Lundgren, the brilliant young Swedish pianist, leads trios from both sides of the Atlantic and proves that he is equally impressive in the company of home boys and that of top New York players. His colleagues on New York Calling are bassist Peter Washington and drummer Billy Drummond. His repertoire includes three attractive originals and compositions by Duke Ellington, Bud Powell, Randy Weston, Sam Rivers, Sergio Mihanovich and Hubert Laws. He also plays two superb Swedish pieces, Lars Gullin’s “Danny’s Dream” and the traditional “Vrmlandsvisan (Dear Old Stockholm).” He performs his one unaccompanied chorus of “Dear Old Stockholm” in its unadulterated form; that is, without the interludes inserted by Miles Davis in the 1950s and slavishly copied by jazz players ever since. How refreshing. In the introduction to Mihanovich’s “Sometime Ago,” Lundgren evokes Ellington’s “Reflections in D.” His interpretation of Rivers’ “Beatrice” is exquisite.

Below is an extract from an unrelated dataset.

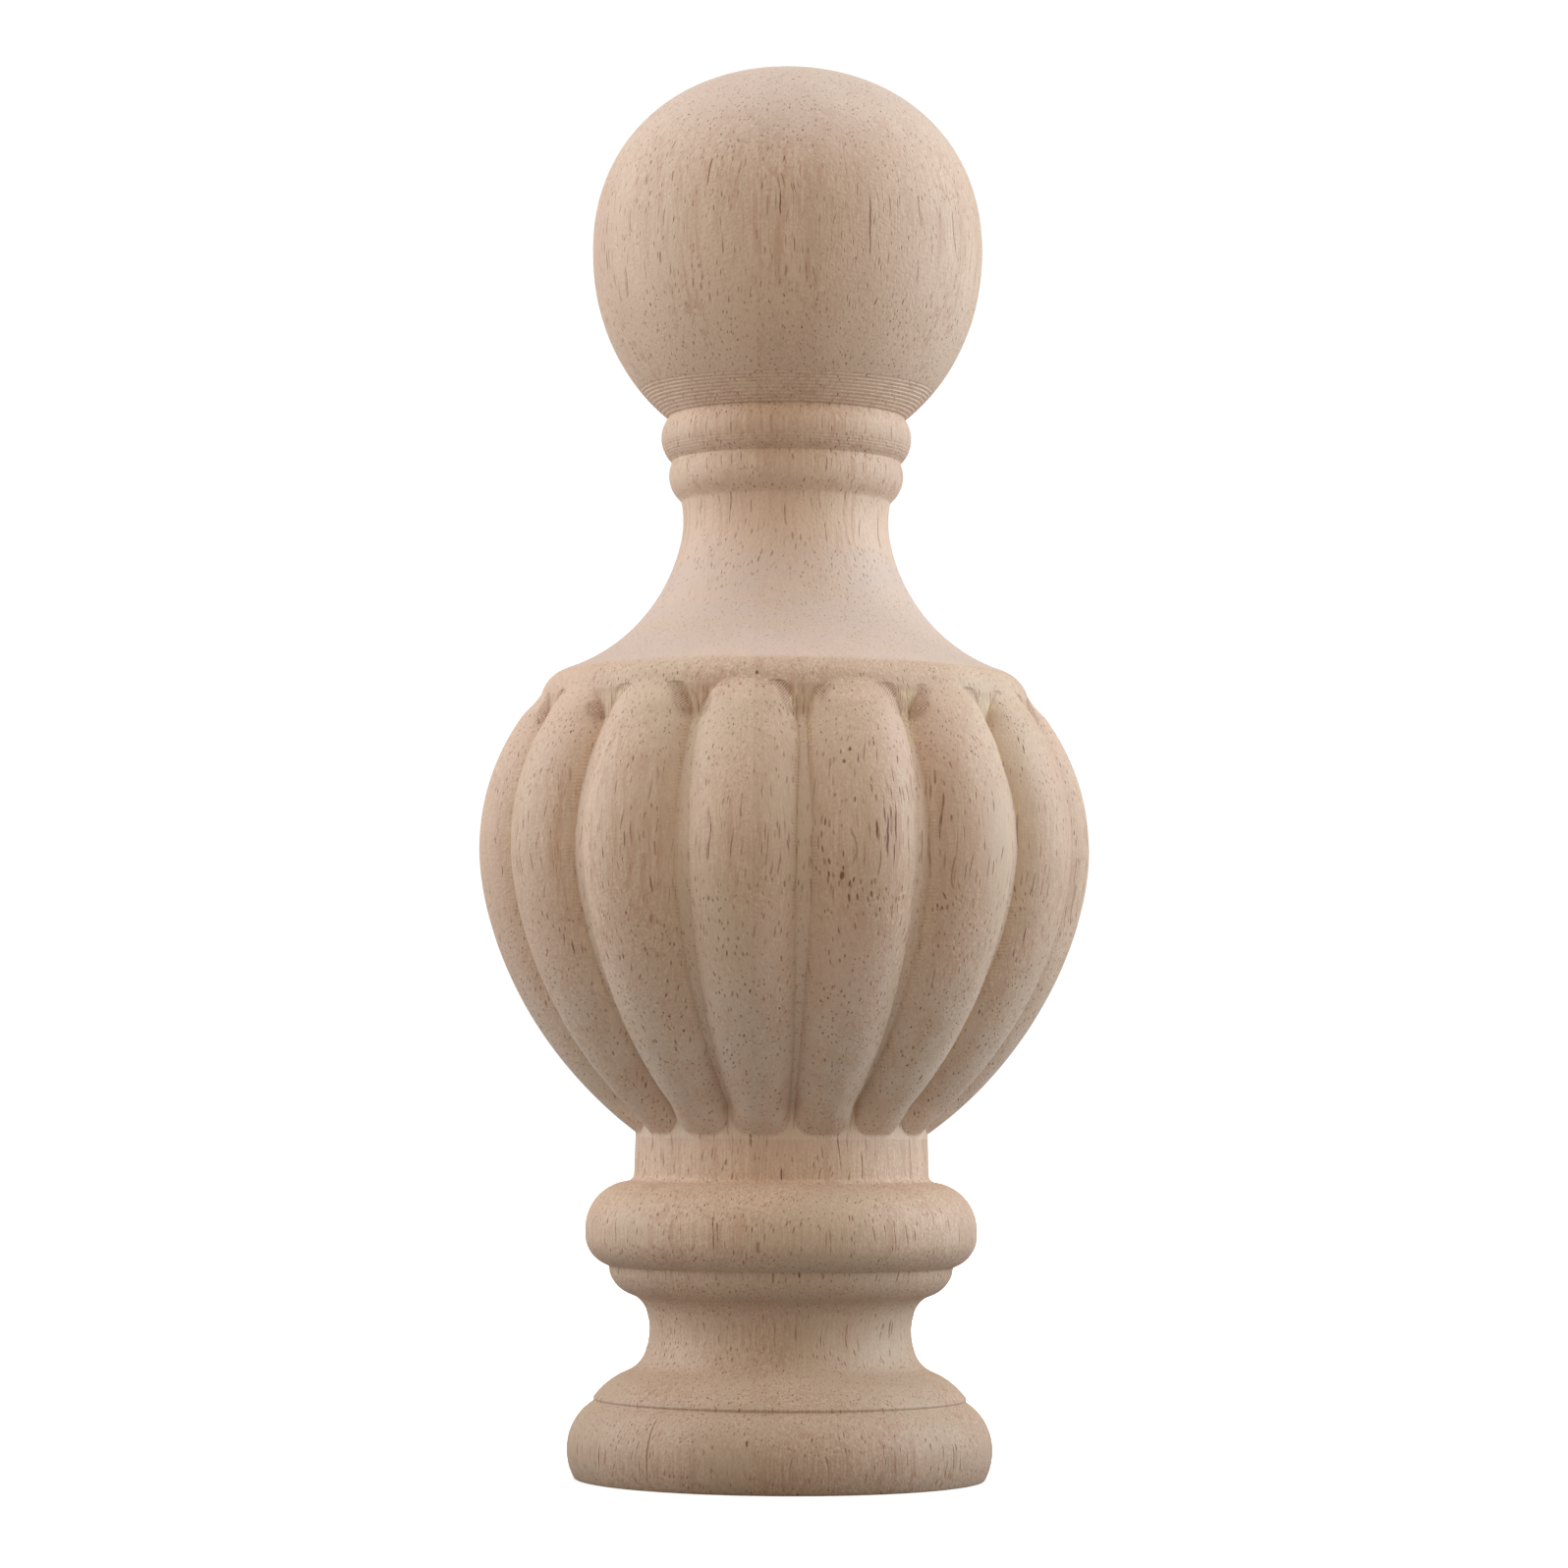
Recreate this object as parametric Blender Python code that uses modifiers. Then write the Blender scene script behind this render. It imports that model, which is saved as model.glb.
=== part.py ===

Swedish Standards is a collection of songs native to Lundgren’s homeland, some popular, some traditional, one by his great piano predecessor Bengt Hallberg. All of them nicely serve his jazz purposes, inspiring full-bodied, occasionally astringent, harmonies. Lundgren maintains his easy but firm touch through the fastest passages, producing an unusual consistency of tone. His time feeling is relaxed and unfailingly swinging. Hallberg’s “Waltz-a-nova” has the potential to become a jazz standard. “Min Blekingsbygd” has the kind of charm that made “Dear Old Stockholm” attractive to Americans when Stan Getz imported it nearly 50 years ago. Bassist Mattias Svensson and drummer Rasmus Kihlberg are definitely in Lundgren’s league. Throughout, Svensson plays with strength, sensitivity and gorgeous tone. His solos on “Solen glimmar blank och trind” and the funky “Joachim uti Babylon” are highlights of the album. At 32, Lundgren has developed into one of the most impressive pianists of his generation.